Fig. 1 Basic principle of signal reshaping. (a) Step-like power transfer function of an ideal signal reshaping device. (b) A noisy input optical data signal with small extinction ratio (ER) and large power fluctuations in the ‘0’ and ‘1’ bit levels. (c) Reshaped data signal using the transfer function in part (a) resulting in a clean signal with large ER. (d) Commonly implemented power transfer functions for suppressing power fluctuations in ‘1’ bit (i) and ‘0’ bit (ii). Pin and Pout denote input and output powers, respectively.

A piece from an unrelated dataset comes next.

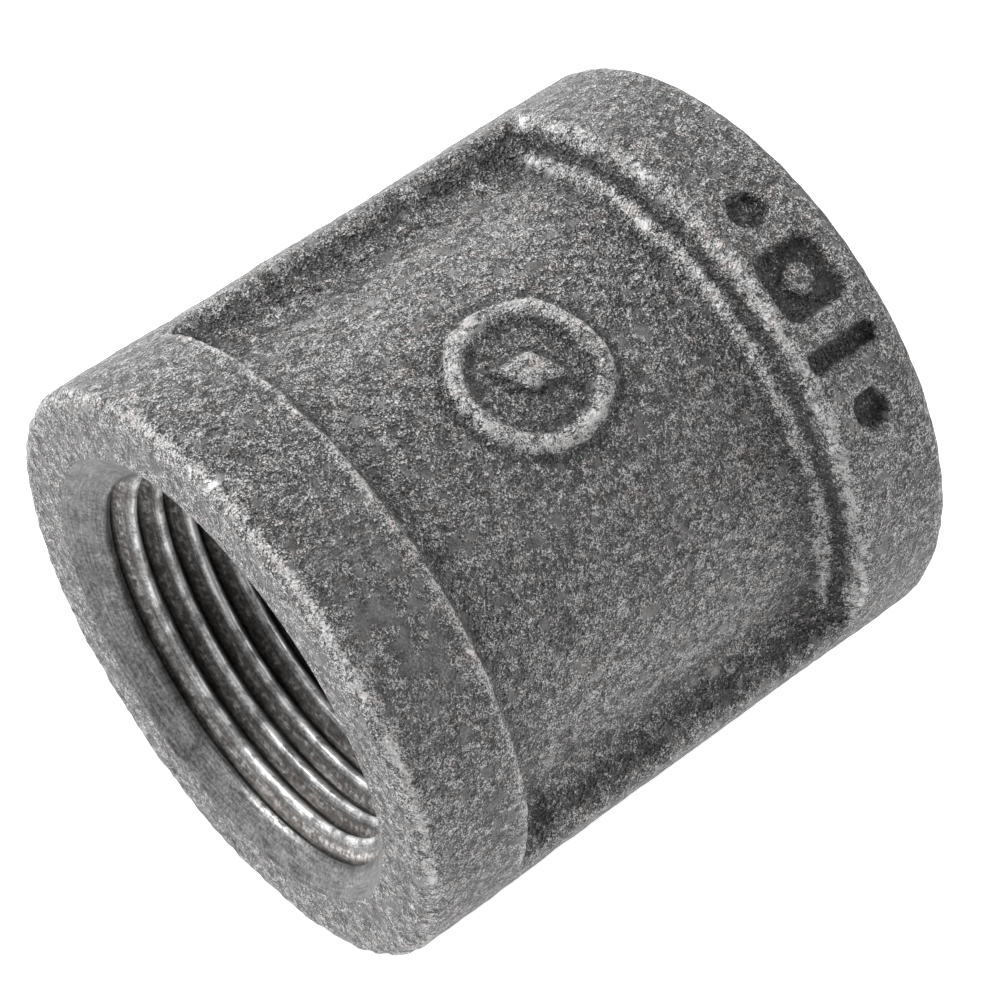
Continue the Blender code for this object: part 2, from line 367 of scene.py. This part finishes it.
def ring_distance(x, angle):
    """Distance from the middle of the ring, more on the side where the ring is flattened."""
    across = np.radians(angle_gap(angle, RING_TILT)) * BARREL_RADIUS
    along = x - RING_X
    side = np.degrees(np.arctan2(across, along))
    flattened = hump(RING_FLAT_SIDE, RING_FLAT_SPREAD, side)
    return np.hypot(along, across) * (1.0 + RING_FLAT * flattened)


def ring_height(x, angle, wobble):
    """Height of the raised ring and the lozenge above the barrel."""
    across = np.radians(angle_gap(angle, RING_TILT)) * BARREL_RADIUS
    along = x - RING_X
    out = ring_distance(x, angle) + wobble
    ring = smooth_step(RING_INNER - RING_EDGE, RING_INNER + RING_EDGE, out)
    ring *= 1.0 - smooth_step(RING_OUTER - RING_EDGE, RING_OUTER + RING_EDGE, out)
    turn = math.radians(LOZENGE_TURN)
    first = np.abs(along * math.cos(turn) + across * math.sin(turn)) / LOZENGE[0]
    second = np.abs(across * math.cos(turn) - along * math.sin(turn)) / LOZENGE[1]
    lozenge = 1.0 - smooth_step(0.85, 1.15, first + second)
    return np.maximum(ring, lozenge)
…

Various experimental studies on signal reshaping using integrated photonics have been reported, such as power limiting of 10 Gbit/s non-return-to-zero (NRZ) signals [7] and phase-preserving 20 Gbit/s NRZ quadrature phase-shift keying signals [8] using Lorentzian resonances based on an indium phosphide/silicon (InP/Si) hybrid photonic crystal (PhC) nanocavity. Reshaping, ER improvement and timing jitter reduction of 10 Gbit/s return-to-zero (RZ) signals have been demonstrated using four-wave mixing in silicon nanowaveguides [9]. Also, ER improvement of a 10 Gbit/s NRZ signal using microdisk lasers integrated on silicon [10], ER improvement up to 2 dB for 1 Gbit/s NRZ signal using a membrane InP switch [11], and reshaping and reamplification of 10 Gbit/s NRZ signals using a semiconductor optical amplifier cascaded with a saturable absorber [12] have been demonstrated.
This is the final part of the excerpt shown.